BEGIN
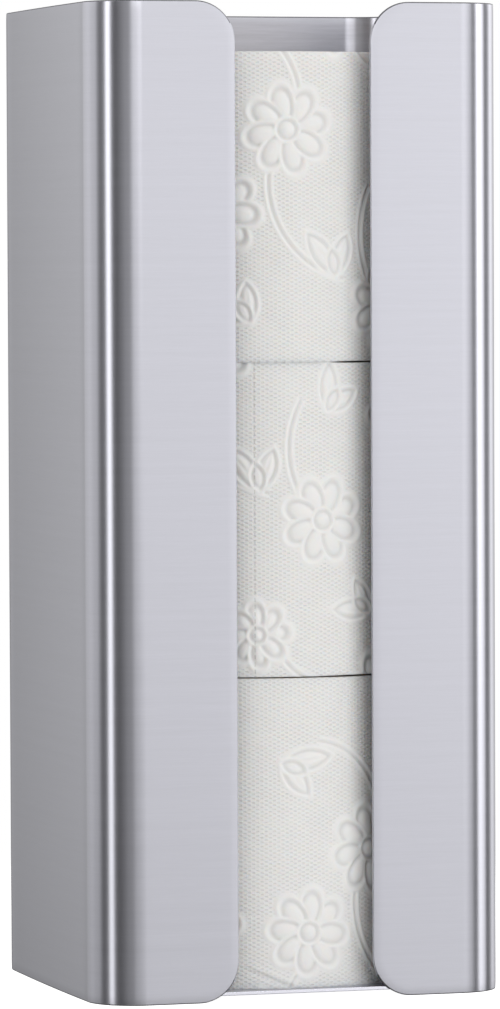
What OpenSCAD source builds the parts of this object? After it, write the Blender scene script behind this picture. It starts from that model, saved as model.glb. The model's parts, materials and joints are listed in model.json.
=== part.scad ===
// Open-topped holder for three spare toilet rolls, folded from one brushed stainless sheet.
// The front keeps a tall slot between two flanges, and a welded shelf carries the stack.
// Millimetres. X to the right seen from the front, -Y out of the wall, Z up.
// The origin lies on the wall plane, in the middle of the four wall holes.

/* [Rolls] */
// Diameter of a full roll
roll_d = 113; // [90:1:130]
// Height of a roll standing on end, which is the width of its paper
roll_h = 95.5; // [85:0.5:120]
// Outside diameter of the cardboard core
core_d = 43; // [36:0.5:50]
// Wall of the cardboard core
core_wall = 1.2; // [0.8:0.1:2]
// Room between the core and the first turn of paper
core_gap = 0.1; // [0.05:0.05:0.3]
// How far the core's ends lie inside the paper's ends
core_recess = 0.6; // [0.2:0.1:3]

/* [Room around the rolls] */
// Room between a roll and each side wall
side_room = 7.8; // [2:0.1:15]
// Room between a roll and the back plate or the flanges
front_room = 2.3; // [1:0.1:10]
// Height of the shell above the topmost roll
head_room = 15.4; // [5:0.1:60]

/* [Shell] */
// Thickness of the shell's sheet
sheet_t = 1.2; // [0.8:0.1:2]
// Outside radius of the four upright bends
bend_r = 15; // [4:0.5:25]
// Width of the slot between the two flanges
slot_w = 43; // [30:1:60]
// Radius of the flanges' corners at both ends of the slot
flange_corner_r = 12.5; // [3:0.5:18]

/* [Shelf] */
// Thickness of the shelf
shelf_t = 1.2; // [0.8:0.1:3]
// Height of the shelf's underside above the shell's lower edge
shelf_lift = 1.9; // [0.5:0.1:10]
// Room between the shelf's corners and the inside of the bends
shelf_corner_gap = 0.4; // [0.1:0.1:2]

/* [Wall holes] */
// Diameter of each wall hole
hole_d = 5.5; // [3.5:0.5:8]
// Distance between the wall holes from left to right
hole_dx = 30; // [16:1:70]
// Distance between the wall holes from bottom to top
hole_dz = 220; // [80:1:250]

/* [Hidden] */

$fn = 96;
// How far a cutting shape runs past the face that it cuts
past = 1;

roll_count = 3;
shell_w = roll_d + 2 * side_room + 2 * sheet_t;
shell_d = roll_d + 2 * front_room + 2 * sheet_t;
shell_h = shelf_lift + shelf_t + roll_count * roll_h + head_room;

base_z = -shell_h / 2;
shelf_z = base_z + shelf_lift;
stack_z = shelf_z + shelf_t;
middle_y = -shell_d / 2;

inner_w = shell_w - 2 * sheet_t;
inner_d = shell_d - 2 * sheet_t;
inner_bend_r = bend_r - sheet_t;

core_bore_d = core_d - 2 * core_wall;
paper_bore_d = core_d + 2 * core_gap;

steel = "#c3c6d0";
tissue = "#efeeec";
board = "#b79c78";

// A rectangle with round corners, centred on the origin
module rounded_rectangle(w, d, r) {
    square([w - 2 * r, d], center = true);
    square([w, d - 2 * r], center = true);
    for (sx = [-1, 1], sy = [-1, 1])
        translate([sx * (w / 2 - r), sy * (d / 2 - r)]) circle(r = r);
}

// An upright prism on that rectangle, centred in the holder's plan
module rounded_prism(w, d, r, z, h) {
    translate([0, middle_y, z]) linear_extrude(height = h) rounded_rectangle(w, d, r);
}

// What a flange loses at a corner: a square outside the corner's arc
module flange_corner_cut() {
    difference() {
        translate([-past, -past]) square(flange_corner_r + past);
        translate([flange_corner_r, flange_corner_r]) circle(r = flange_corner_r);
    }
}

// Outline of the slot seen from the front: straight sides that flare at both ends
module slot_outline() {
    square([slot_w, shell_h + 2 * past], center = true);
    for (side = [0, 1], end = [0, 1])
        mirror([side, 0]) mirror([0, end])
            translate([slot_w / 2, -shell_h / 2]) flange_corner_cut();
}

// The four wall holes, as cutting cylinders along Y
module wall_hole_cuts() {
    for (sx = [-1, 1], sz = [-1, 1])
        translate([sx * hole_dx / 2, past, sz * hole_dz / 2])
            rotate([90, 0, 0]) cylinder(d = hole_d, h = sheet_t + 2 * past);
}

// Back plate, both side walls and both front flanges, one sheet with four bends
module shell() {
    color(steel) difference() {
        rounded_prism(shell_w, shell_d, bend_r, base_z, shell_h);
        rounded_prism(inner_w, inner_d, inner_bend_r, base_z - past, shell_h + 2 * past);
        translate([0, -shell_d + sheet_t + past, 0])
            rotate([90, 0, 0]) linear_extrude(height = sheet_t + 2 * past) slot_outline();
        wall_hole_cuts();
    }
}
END
▸ What the task requires
Using the material above, quote the first line and each line after it, stopping at and including the line that holds "four wall holes.".

▸ The reply
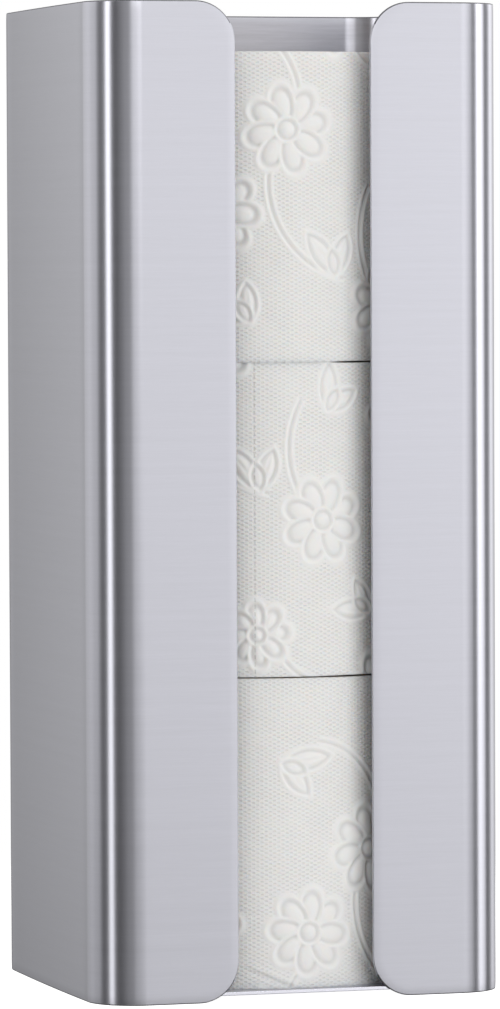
What OpenSCAD source builds the parts of this object? After it, write the Blender scene script behind this picture. It starts from that model, saved as model.glb. The model's parts, materials and joints are listed in model.json.
=== part.scad ===
// Open-topped holder for three spare toilet rolls, folded from one brushed stainless sheet.
// The front keeps a tall slot between two flanges, and a welded shelf carries the stack.
// Millimetres. X to the right seen from the front, -Y out of the wall, Z up.
// The origin lies on the wall plane, in the middle of the four wall holes.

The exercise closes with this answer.